Led by Dr Phil Shaw from St Andrews and Dr Darcy Ogada of The Peregrine Fund,  the study combines counts from road surveys conducted within four African regions at intervals of c. 20–40 years and yields unprecedented insights into patterns of change in the abundance of savanna raptor species.

It shows that large raptor species had experienced significantly steeper declines than smaller species, particularly on unprotected land, where they are more vulnerable to persecution and other human pressures. Overall, raptors had declined more than twice as rapidly outside of National Parks, Reserves and other protected areas than they had within. Worryingly, many species experiencing the steepest declines had suffered a double jeopardy, having also become much more dependent on protected areas over the course of the study.

The study’s authors conclude that unless many of the threats currently facing African raptors are addressed effectively, large, charismatic eagle and vulture species are unlikely to persist over much of the continent’s unprotected land by the latter half of this century.

The study also highlights steep declines among raptors that are currently classified as being of ‘least concern’ in the global Red List of threatened species. They include African endemics such as Wahlberg's Eagle, African Hawk-eagle, Long-crested Eagle, African Harrier-hawk and Brown Snake-eagle, as well as Dark Chanting-goshawk. All of these species have declined at rates suggesting that they may now be globally threatened.

Several other familiar, widespread raptor species are now scarce or absent from unprotected land. They include one of Africa’s most powerful raptors - the Martial Eagle - as well as the highly distinctive Bateleur.

Dr Phil Shaw commented: “Since the 1970s, extensive areas of forest and savanna have been converted into farmland, while other pressures affecting African raptors have likewise intensified. With the human population projected to double in the next 35 years, the need to extend Africa’s protected area network – and mitigate pressures in unprotected areas – is now greater than ever”.

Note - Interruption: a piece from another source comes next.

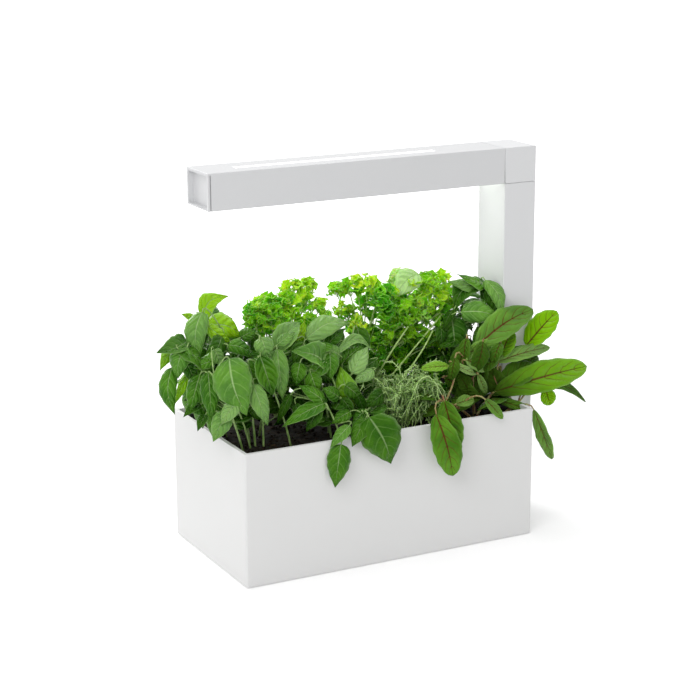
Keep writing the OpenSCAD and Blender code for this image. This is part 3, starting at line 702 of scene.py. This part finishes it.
basilLeftStems = [
    makeStem(root=(-130, -26), top=(222, 327), depth=-8),
    makeStem(root=(-98, -54), top=(258, 356), depth=-52),
    makeStem(root=(-139, 24), top=(206, 322), depth=10),
    makeStem(root=(-142, 4), top=(190, 345), depth=-4),
    makeStem(root=(-148, -49), top=(212, 374), depth=-56),
    makeStem(root=(-112, -8), top=(276, 346), depth=-30),
    makeStem(root=(-137, -42), top=(236, 405), depth=-44),
    makeStem(root=(-131, -40), top=(250, 396), depth=-42),
    makeStem(root=(-124, -44), top=(262, 392), depth=-44),
]
basilLeftLeaves = [
    leaf(base=(203, 320), tip=(229, 296), depth=(10, 4), width=22, bend=0.24, glow=0.75, cup=0.3),
    leaf(base=(206, 326), tip=(242, 337), depth=-2, width=30, glow=0.8, bend=0.12),
    leaf(base=(208, 326), tip=(231, 342), depth=-14, width=16, glow=0.7, bend=-0.08),
    leaf(base=(208, 322), tip=(196, 312), depth=2, width=11, pale=0.7),
    leaf(base=(197, 320), tip=(181, 314), depth=14, width=9, glow=0.8),
    leaf(base=(202, 312), tip=(200, 358), depth=(-14, -24), width=24, pale=0.2, arch=0.16, bend=-0.12),
    leaf(base=(202, 316), tip=(204, 346), depth=10, width=15, shade=0.3),
    leaf(base=(187, 341), tip=(156, 353), depth=(-10, -16), width=24, bend=0.12, shade=0.3, pale=0.1,
         cup=0.5, face=0.6),
    leaf(base=(182, 346), tip=(160, 371), depth=(-8, -12), width=15, glow=0.45, bend=-0.12),
    leaf(base=(187, 347), tip=(178, 379), depth=(-24, -30), width=22, bend=-0.1, pale=0.06, arch=0.2),
    leaf(base=(172, 367), tip=(175, 415), depth=(-20, -28), width=19, bend=-0.12, shade=0.1, arch=0.12),
    leaf(base=(190, 371), tip=(175, 404), depth=(-14, -20), width=11, glow=0.8),
    leaf(base=(221, 352), tip=(199, 359), depth=-26, width=15, bend=0.2, arch=0.2),
    leaf(base=(228, 345), tip=(252, 358), depth=-32, width=17, bend=0.12),
    leaf(base=(215, 360), tip=(193, 369), depth=-32, width=14, ruffle=0.16),
    leaf(base=(229, 358), tip=(247, 416), depth=(-58, -74), width=41, bend=-0.07, face=0.9, cup=-0.2,
         arch=0.14, pale=0.08),
    leaf(base=(200, 374), tip=(190, 412), depth=(-34, -42), width=20, shade=0.2),
    leaf(base=(208, 372), tip=(212, 421), depth=(-46, -58), width=20, shade=0.25),
    leaf(base=(227, 411), tip=(213, 442), depth=(-64, -74), width=21, pale=0.25, face=0.9),
    leaf(base=(236, 402), tip=(221, 425), depth=(-70, -74), width=17, pale=0.45),
    leaf(base=(253, 384), tip=(268, 426), depth=(-66, -76), width=19, pale=0.3, face=0.9),
    leaf(base=(275, 351), tip=(300, 322), depth=(-34, -24), width=26, pale=0.3, arch=0.2, cup=0.35),
    leaf(base=(277, 345), tip=(295, 332), depth=-42, width=13, pale=0.25),
    leaf(base=(297, 344), tip=(305, 321), depth=-20, width=13, glow=0.75),
    leaf(base=(323, 362), tip=(291, 351), depth=(-44, -50), width=31, cup=0.5, arch=0.2, pale=0.12),
    leaf(base=(277, 349), tip=(283, 401), depth=(-46, -56), width=20, pale=0.2, face=0.9),
    leaf(base=(260, 356), tip=(273, 396), depth=(-56, -62), width=27, shade=0.4, cup=0.6),
    leaf(base=(261, 337), tip=(268, 359), depth=(-44, -50), width=21, pale=0.3, arch=0.2),
    leaf(base=(248, 362), tip=(256, 392), depth=-54, width=18, shade=0.35),
    leaf(base=(240, 338), tip=(256, 330), depth=-20, width=16, shade=0.4),
    leaf(base=(214, 349), tip=(222, 366), depth=-36, width=14, pale=0.3),
    leaf(base=(186, 362), tip=(196, 384), depth=-22, width=15, shade=0.35),
    leaf(base=(190, 388), tip=(187, 413), depth=(2, 18), width=14, shade=0.2),
    leaf(base=(198, 392), tip=(196, 420), depth=(-6, 8), width=16, shade=0.25, bend=0.1),
    leaf(base=(206, 398), tip=(203, 429), depth=(-20, -8), width=17, shade=0.3, bend=-0.08),
    leaf(base=(214, 402), tip=(213, 438), depth=(-36, -30), width=17, shade=0.2),
]
basilLeftLeaves += thicket(area=(190, 346, 262, 408), depths=(-24, 26), count=26, size=33, seed=51,
                           shades=(0.2, 0.7))
basilLeftLeaves += thicket(area=(262, 348, 302, 408), depths=(-30, 8), count=14, size=30, seed=52,
                           shades=(0.2, 0.7))
basilLeftLeaves += thicket(area=(190, 395, 296, 424), depths=(-50, 20), count=12, size=22, seed=53,
                           shades=(0.4, 0.8))
basilLeftLeaves += innerLeaves(basilLeftStems, count=44, size=36, seed=5, spread=(20, 140), low=0.35)
makeBasil("basilLeft", "basil_left", basilLeftStems, basilLeftLeaves)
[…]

Dr Darcy Ogada added: “Africa is at a crossroads in terms of saving its magnificent birds of prey. In many areas we have watched these species nearly disappear. One of Africa’s most iconic raptors, the Secretarybird, is on the brink of extinction. There’s no single threat imperiling these birds, it’s a combination of many human-caused ones, in other words we are seeing deaths from a thousand cuts”.

Professor Ian Newton OBE FRS, FRSE, a world-leading ornithologist who was not involved in the study, commented: “This is an important paper which draws attention to the massive declines in predatory birds which have occurred across much of Africa during recent decades. This was the continent over which, only 50 years ago, pristine populations of spectacular raptors were evident almost everywhere, bringing excitement and wonder to visitors from many parts of the world. The causes of the declines are many – from rampant habitat destruction to growing use of poisons by farmers and poachers and expanding powerline networks – all ultimately due to expansions in human numbers, livestock grazing and other activities. Let us hope that more research can be done and, more importantly, that these birds can be protected over ever more areas, measures largely dependent on the education and goodwill of local people.”

Raptors of all sizes lead an increasingly perilous existence on Africa’s unprotected land, where suitable habitat, food supplies and breeding sites have been drastically reduced, and persecution from pastoralists, ivory poachers and farmers is now widespread. Other significant threats include unintentional poisoning, electrocution on power poles and collision with powerlines and wind turbines, as well as killing for food and belief-based uses.

The late Dr Jean Marc Thiollay laid the foundation for this study in the 1970s, by initiating a remarkable long-term monitoring effort in West Africa, where the average decline rate was more than twice that of other regions. The Peregrine Fund’s Dr Ralph Buij, who has re-surveyed some of the original areas, noted that: “the human footprint is particularly high throughout West Africa’s savannas, and the near complete disappearance of many raptors outside that region’s relatively small and fragmented protected area network reflects an ecological collapse that is increasingly affecting other parts of the continent. Some raptors that occur mostly in West Africa, such as the little-known Beaudouin’s Snake-eagle, are vanishing into oblivion.”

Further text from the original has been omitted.